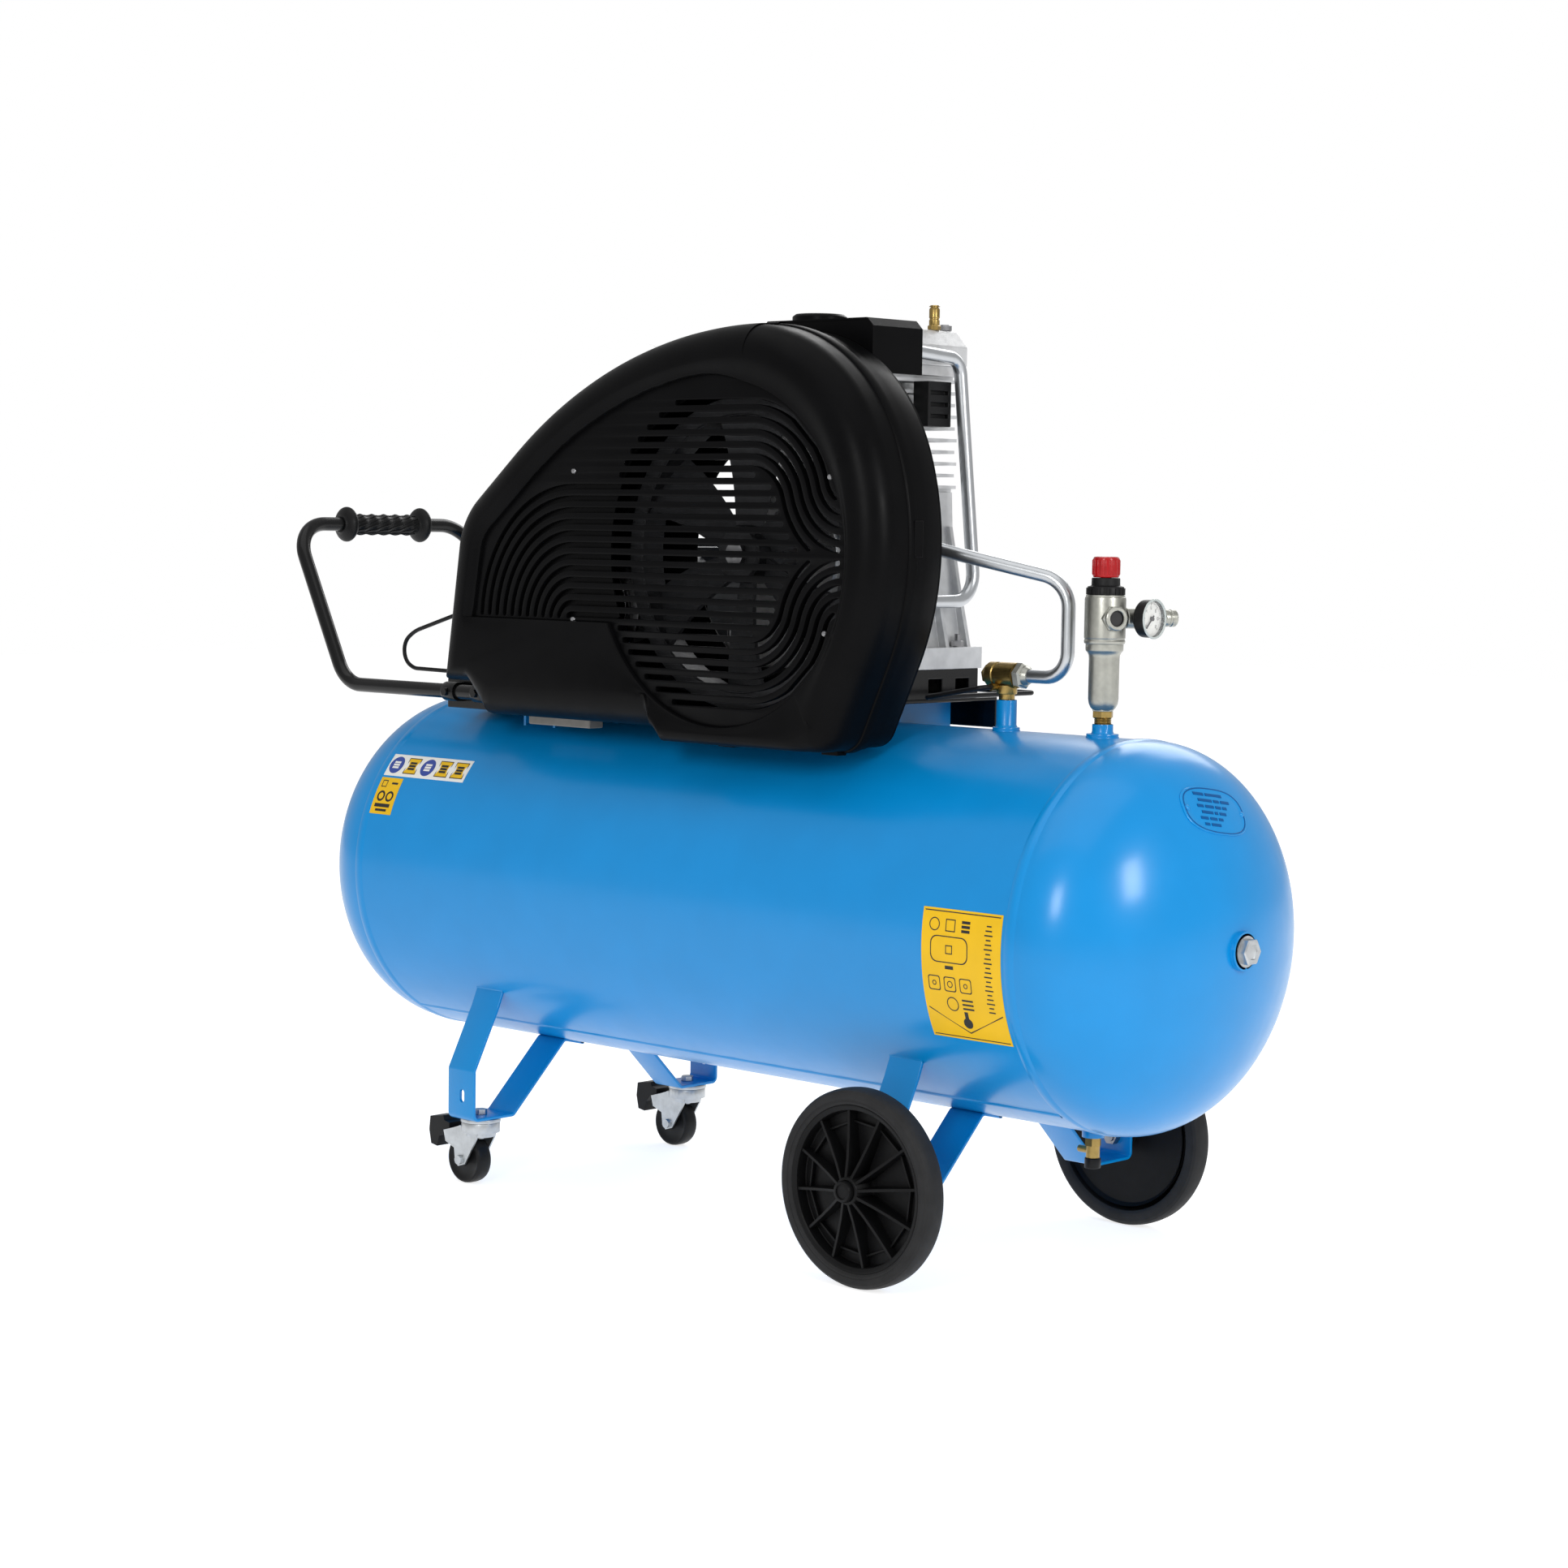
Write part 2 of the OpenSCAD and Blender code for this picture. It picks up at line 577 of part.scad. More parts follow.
module flywheel() color("dimgray") crank_at() difference() {
    union() {
        difference() {
            cy(fly_r, belt_y - 18, belt_y + 18);
            cy(fly_r - 22, belt_y - 19, belt_y + 19);
        }
        cy(34, belt_y - 20, belt_y + 24);
        // fan spokes
        for (i = [0 : 5]) rotate([0, i * 60, 0]) translate([0, belt_y, 95])
            rotate([0, 0, 32]) cube([34, 10, 142], center = true);
    }
    groove_cut(fly_r);
    cy(crank_r, -200, -130);
}
module cylinder_block() color("silver") difference() {
    union() {
        at(crank_x, cyl_ya) cz(58, cyl_z0, cyl_z1);
        at(crank_x, cyl_yb) cz(46, cyl_z0, cyl_z1);
        for (i = [0 : fins - 1]) let (z = cyl_z0 + 4 + i * (cyl_z1 - cyl_z0 - 12) / (fins - 1)) {
            at(crank_x, cyl_ya) cz(i % 2 == 0 ? 64 : 62, z, z + 4);
            box(crank_x - 80, crank_x + 82, -94, i % 2 == 0 ? 112 : 108, z, z + 4);
        }
        box(crank_x - 76, crank_x + 76, -92, 110, cyl_z0, cyl_z0 + 8);
        box(crank_x - 76, crank_x + 76, -92, 110, cyl_z1 - 8, cyl_z1);
    }
    at(crank_x, cyl_ya) cz(42, cyl_z0 - 1, cyl_z1 + 1);
    at(crank_x, cyl_yb) cz(30, cyl_z0 - 1, cyl_z1 + 1);
}
module valve_plate() color("silver") difference() {
    box(crank_x - 84, crank_x + 88, -98, 116, cyl_z1, cyl_z1 + 12);
    for (y = [-58, -18, 52, 76]) at(crank_x, y) cz(7, cyl_z1 - 1, cyl_z1 + 13);
}
module cylinder_head() color("silver") difference() {
    z0 = cyl_z1 + 12;
    xz(-100, 118) polygon([[crank_x - 92, z0], [crank_x + 92, z0], [crank_x + 92, head_top - 20],
        [crank_x + 74, head_top], [crank_x - 74, head_top], [crank_x - 92, head_top - 16]]);
    // fin channels and chambers
    for (x = [-56 : 18 : 52]) box(crank_x + x, crank_x + x + 8, -101, 119, head_top - 12, head_top + 1);
    box(crank_x - 60, crank_x + 60, -80, 0, z0 - 1, z0 + 18);
    box(crank_x - 60, crank_x + 60, 30, 98, z0 - 1, z0 + 18);
}
module air_filter() color("#151515") {
    difference() {
        box(crank_x + 82, crank_x + 106, 30, 72, 978, 1032);
        for (z = [988 : 14 : 1020]) box(crank_x + 100, crank_x + 107, 35, 67, z, z + 5);
    }
}
module pump_bolts() color("gray") {
    for (x = [-66, 66]) for (y = [12, 106]) at(crank_x + x, y) hexz(13, head_top, head_top + 8);
    for (s = [-1, 1]) for (y = [-78, 4, 82]) at(crank_x + s * 115, y) {
        hexz(13, pump_z0 + 26, pump_z0 + 34);
        cz(4, pump_z0 + 34, pump_z0 + 42);
    }
}
module head_safety_valve() color("goldenrod") at(168, 80) {
    hexz(14, head_top, head_top + 6);
    cz(6.5, head_top + 6, head_top + 27);
    cz(5, head_top + 27, head_top + 30);
}
module intercooler_tube() color("lightgray") tube_path([[crank_x + 92, -20, tube_z], [216, -20, tube_z],
    [213, 76, 1060], [228, 95, 768], [228, -60, 768], [216, -60, tube_z], [crank_x + 92, -60, tube_z]],
    tube_r, [16, 22, 34, 34, 18]);
module discharge_tube() color("lightgray") tube_path([[crank_x + 92, -84, tube_z], [214, -84, tube_z],
    [214, -84, 850], [449, 0, 797], [449, 0, check_z], [394, 0, check_z]],
    tube_r, [15, 24, 38, 30]);
module check_valve() color("goldenrod") {
    at(check_x, 0) { cz(9.5, 657, 664); cz(12, 663, 688); }
    at(0, 0, check_z) difference() {
        union() {
            cx(15, 336, 376);
            at(376) rotate([0, 90, 0]) hexz(27, 0, 12);
            at(388) rotate([0, 90, 0]) cylinder(r1 = 12, r2 = 9, h = 6);
            at(328) rotate([0, 90, 0]) hexz(20, 0, 9);
        }
        cx(5, 340, 400);
    }
    at(352, 0, 672) cy(4.5, -20, -3);
}
module unloader_pipe() color("#303030") tube_path([[352, -20, 672], [352, -34, 672],
    [262, -34, 656], [262, 172, 656], [switch_x + 40, 172, 656]], 3, 9);

// ---------- pressure switch ----------
module pressure_switch() color("#202020") at(switch_x, switch_y) {
    box(-40, 40, -24, 30, 640, 652);
    difference() {
        box(-40, 40, -24, 30, 651, 728);
        cz(6, 715, 730);
    }
    box(-30, 30, 30, 33, 664, 720);
}
module switch_knob() color("firebrick") at(switch_x, switch_y) {
    cz(5.94, 716, 732);
    cz(11, 729, 743);
    box(-3, 3, -11, 11, 742, 747);
}
module motor_cable() color("#101010") tube_path([[motor_x - motor_r - 34, 6, motor_z + 20],
    [-340, 6, motor_z + 20], [-430, -46, 758], [-560, -60, 728], [-640, -60, 705],
    [-686, -60, 674], [-640, -60, cable_z + 1], [-560, -60, cable_z], [-310, -60, cable_z],
    [-310, 135, cable_z], [switch_x, 135, cable_z], [switch_x, switch_y - 24, cable_z]],
    cable_r, [40, 60, 60, 70, 22.5, 30, 60, 22.5, 22.5, 22.5]);

// ---------- regulator ----------
module reg_at() at(reg_x) rotate([0, 0, reg_turn]) children();
module regulator_nipple() color("goldenrod") at(reg_x) { cz(9.5, 636, 643); hexz(22, 643, 651.5); }
module regulator_bowl() color("silver") at(reg_x) rotate_extrude($fn = 64)
    polygon(concat([[0, 651.5], [9, 651.5]],
        [for (i = [0 : 8]) [9 + (bowl_r - 9) * sin(i * 11.25), 663 - 11 * cos(i * 11.25)]],
        [[bowl_r, 718], [reg_r - 2, 722], [reg_r - 2, 728], [0, 728]]));
module regulator_body() color("silver") reg_at() difference() {
    union() {
        cz(reg_r, 728, 783);
        at(z = port_z) rotate([0, 90, 0]) hexz(27, 18, 27);
        at(z = port_z) rotate([-90, 0, 0]) hexz(22, 20, 24);
        at(z = port_z) rotate([0, -90, 0]) hexz(22, 20, 26);
        cz(21, 783, 793);
        cz(16, 793, 802.5);
    }
    at(z = port_z) cx(6.6, 12, 30);
    at(z = port_z) cy(6.6, 12, 30);
    cz(7, 785, 805);
}
module regulator_knob() color("red") at(reg_x) difference() {
    union() { cz(15.7, 803, 826.5); cz(6.94, 787, 803.5); }
    for (i = [0 : 23]) rotate([0, 0, i * 15]) at(16.4, 0) cz(1.3, 806, 830);
}
module air_outlet() color("silver") reg_at() at(z = port_z) {
    cy(6.5, 14, 24.5);
    difference() {
        union() {
            cy(9, 24, 62);
            difference() { at(0, gauge_y) cz(12, -14, 14); box(-15, 15, 15, 24, -15, 15); }
            rotate([-90, 0, 0]) hexz(24, 62, 74);
            cy(10, 73, 90);
        }
        cy(6, 76, 91);
    }
    at(0, gauge_y) rotate([0, 0, gauge_turn - reg_turn]) cx(6, 8, gauge_x);
}
module gauge_at() reg_at() at(0, gauge_y, port_z) rotate([0, 0, gauge_turn - reg_turn]) children();
module gauge_case() color("#151515") gauge_at() difference() {
    face = gauge_x + gauge_d;
    wall_r = gauge_r - 1.5;
    back = 7;
    union() {
        rotate([0, 90, 0]) at(z = gauge_x) cylinder(r1 = 10, r2 = wall_r, h = back);
        cx(wall_r, gauge_x + back, face);
        cx(gauge_r, face - 4, face);
    }
    cx(gauge_r - 3, face - 6, face + 1);
    cx(1.55, face - 13, face + 1);
}
module gauge_needle() color("#101010") gauge_at() {
    face = gauge_x + gauge_d;
    cx(1.5, face - 12, face - 3);
    at(face - 4.5) rotate([135, 0, 0]) box(0, 0.8, -0.8, 0.8, -5, 15);
    cx(2.6, face - 5, face - 2.7);
}

// ---------- drain ----------
module drain_valve() color("goldenrod") at(reg_x) difference() {
    union() { hexz(17, 150, 160); cz(8, 136, 151); cz(4.9, 160, 168); at(z = 144) cx(4, -20, -6); }
    cz(3.06, 130, 150);
}
module drain_knob() color("#181818") at(reg_x) { cz(9.5, 124, 135.6); cz(3, 135, 148); }

// ---------- guard ----------
// outline of the guard in XZ, drawn t inside the true edge: [x, z, r, from, to]
guard_arcs = [[19.8, 833.7, 330, -25, 20], [125, 872, 218, 20, 90], [140, 431, 660, 90, 129],
    [-280.5, 811, 100, 129, 172]];
function arc_pts(a, t, n) = [for (i = [0 : n])
    let (w = a[3] + (a[4] - a[3]) * i / n) [a[0] + (a[2] - t) * cos(w), a[1] + (a[2] - t) * sin(w)]];
function guard_line(t) = concat(arc_pts([251.3, 631.8, max(35, t + 1), -90, -25], t, 6),
    arc_pts(guard_arcs[0], t, 8), arc_pts(guard_arcs[1], t, 12), arc_pts(guard_arcs[2], t, 12),
    arc_pts(guard_arcs[3], t, 8),
    [[-404 + t, 652 + t * 0.5], [-352 + t * 0.3, 652 + t * 0.5], [-326 + t * 0.6, guard_bot2 + t],
     [-20, guard_bot2 + t], [8, guard_bot + t]]);
module outline(t) polygon(guard_line(t));
module recess() {
    intersection() { outline(78); translate([-400, nest_z + 2]) square([900, 500]); }
    translate([grille_x, grille_z]) circle(grille_r);
}
module slots() {
    intersection() {
        translate([grille_x, grille_z]) circle(grille_r - 8);
        for (k = [-13 : 13]) translate([-76, grille_z + k * slot_pitch - slot_w / 2])
            square([400, slot_w]);
    }
    for (k = [-5 : 6]) let (r = grille_z + k * slot_pitch - nest_z) {
        translate([nest_x, grille_z + k * slot_pitch - slot_w / 2]) square([70, slot_w]);
        translate([nest_x, nest_z]) intersection() {
            difference() { circle(r + slot_w / 2); circle(r - slot_w / 2); }
            translate([-200, 4]) square([200, 200]);
        }
    }
}
// rim section: inset of the outline at step k of n, and how far that step stands from the front
function rim_in(k, n) = rim_w * (1 - sin(90 * k / n));
function rim_dep(k, n) = rim_d * (1 - cos(90 * k / n));
module rim_stack(n, t) for (k = [0 : n - 1])
    xz(guard_y0 + t + rim_dep(k, n), guard_y0 + t + rim_dep(k + 1, n) + EPS)
        outline(t + rim_in(k + 0.5, n));
module guard_front() color("#1a1a1a") difference() {
    union() {
        xz(guard_y0 + rim_d, guard_ym) outline(0);
        rim_stack(9, 0);
    }
    xz(guard_y0 + rim_d + guard_t, guard_ym + 1) outline(guard_t);
    intersection() {
        rim_stack(4, guard_t + 1);
        box(-500, 500, guard_y0 + 15, guard_ym, 500, 1200);
    }
    xz(guard_y0 - 1, guard_y0 + 11) recess();
    xz(guard_y0 - 1, guard_y0 + 20) slots();
}
module guard_rear() color("#1a1a1a") difference() {
    xz(guard_ym, guard_y1) outline(0);
    xz(guard_ym - 1, guard_y1 - guard_t) outline(guard_t);
    crank_at() cy(guard_hole_r, guard_y1 - 10, guard_y1 + 10);
    at(motor_x, 0, motor_z) cy(44, guard_y1 - 10, guard_y1 + 10);
    for (k = [-8 : 8]) if (abs(k) > 0) box(-140, -70, guard_y1 - 10, guard_y1 + 5,
        900 + k * 10, 904 + k * 10);
    // the back skin stands on the base plate; the plate's front edge runs inside the guard
    box(-480, base_x1 + 3, guard_ym - 1, guard_y1 + 1, 590, base_top);
    box(-480, -340, guard_ym - 1, guard_y1 - guard_t - 0.5, 590, base_top + 3);
}
module air_shroud() color("#1a1a1a") {
    z0 = head_top + 1;
    xz(guard_y1, -14) polygon([[58, z0], [61, z0 + 3], [222, z0 + 3], [232, z0 - 7], [232, z0 - 61],
        [229, z0 - 61], [229, z0 - 8], [221, z0]]);
    // intake filter lid
    at(106, -58, z0 + 3) { cz(33, 0, 6); at(z = 6) cylinder(r1 = 33, r2 = 29, h = 3); }
}

// ---------- selection ----------
translate([x_off, 0, 0]) {
    tank_shell();
    tank_head_left();
    tank_head_right();
    tank_brackets();
    end_plug();
    data_plate();
    base_plate();
    base_pads();
    pump_stand();
    guard_front();
    guard_rear();
    air_shroud();
    handle_tube();
    handle_grip();
    handle_clamps();
    motor_housing();
    fan_cover();
    terminal_box();
    motor_shaft();
    motor_pulley();
    drive_belt();
    crankcase();
    crankshaft();
    flywheel();
    cylinder_block();
    valve_plate();
    cylinder_head();
    air_filter();
    pump_bolts();
    head_safety_valve();
    intercooler_tube();
    discharge_tube();
    check_valve();
    unloader_pipe();
    pressure_switch();
    switch_knob();
    motor_cable();
    regulator_nipple();
    regulator_body();
    regulator_bowl();
    regulator_knob();
    gauge_case();
    gauge_needle();
    air_outlet();
    drain_valve();
    drain_knob();
    legs_caster_end();
    legs_wheel_end();
    wheel_axles();
    tyre_front();
    rim_front();
    tyre_rear();
    rim_rear();
    caster_plates();
    caster_fork_front();
    caster_fork_rear();
    caster_wheel_front();
    caster_wheel_rear();
    brake_pedal_front();
    brake_pedal_rear();
}
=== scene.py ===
"""Belt-driven air compressor on a wheeled receiver: the looks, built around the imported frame.

Lengths are in millimetres in the receiver's own frame (x = 0 at the middle of the shell) until
pt() turns them into metres in the shared frame.
"""

import json
import math

import bmesh
import bpy
import numpy as np
from mathutils import Matrix, Vector


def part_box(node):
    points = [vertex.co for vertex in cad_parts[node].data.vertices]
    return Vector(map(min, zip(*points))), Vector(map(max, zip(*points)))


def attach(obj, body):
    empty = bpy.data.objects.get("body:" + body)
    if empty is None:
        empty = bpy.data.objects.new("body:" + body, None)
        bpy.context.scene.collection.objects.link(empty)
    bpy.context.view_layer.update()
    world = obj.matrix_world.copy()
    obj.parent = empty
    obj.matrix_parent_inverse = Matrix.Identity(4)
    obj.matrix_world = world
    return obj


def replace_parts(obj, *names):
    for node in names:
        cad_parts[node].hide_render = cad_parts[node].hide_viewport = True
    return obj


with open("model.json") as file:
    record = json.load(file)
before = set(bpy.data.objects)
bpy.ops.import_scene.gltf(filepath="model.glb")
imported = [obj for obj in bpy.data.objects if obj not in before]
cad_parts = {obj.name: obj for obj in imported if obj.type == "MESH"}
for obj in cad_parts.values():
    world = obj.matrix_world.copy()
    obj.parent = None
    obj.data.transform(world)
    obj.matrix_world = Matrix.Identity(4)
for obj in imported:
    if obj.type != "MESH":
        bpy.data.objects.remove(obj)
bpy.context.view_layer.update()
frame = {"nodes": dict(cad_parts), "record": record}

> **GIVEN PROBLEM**
State how many lines above contain the string "None", with no other words.

> **FULL SOLUTION**
3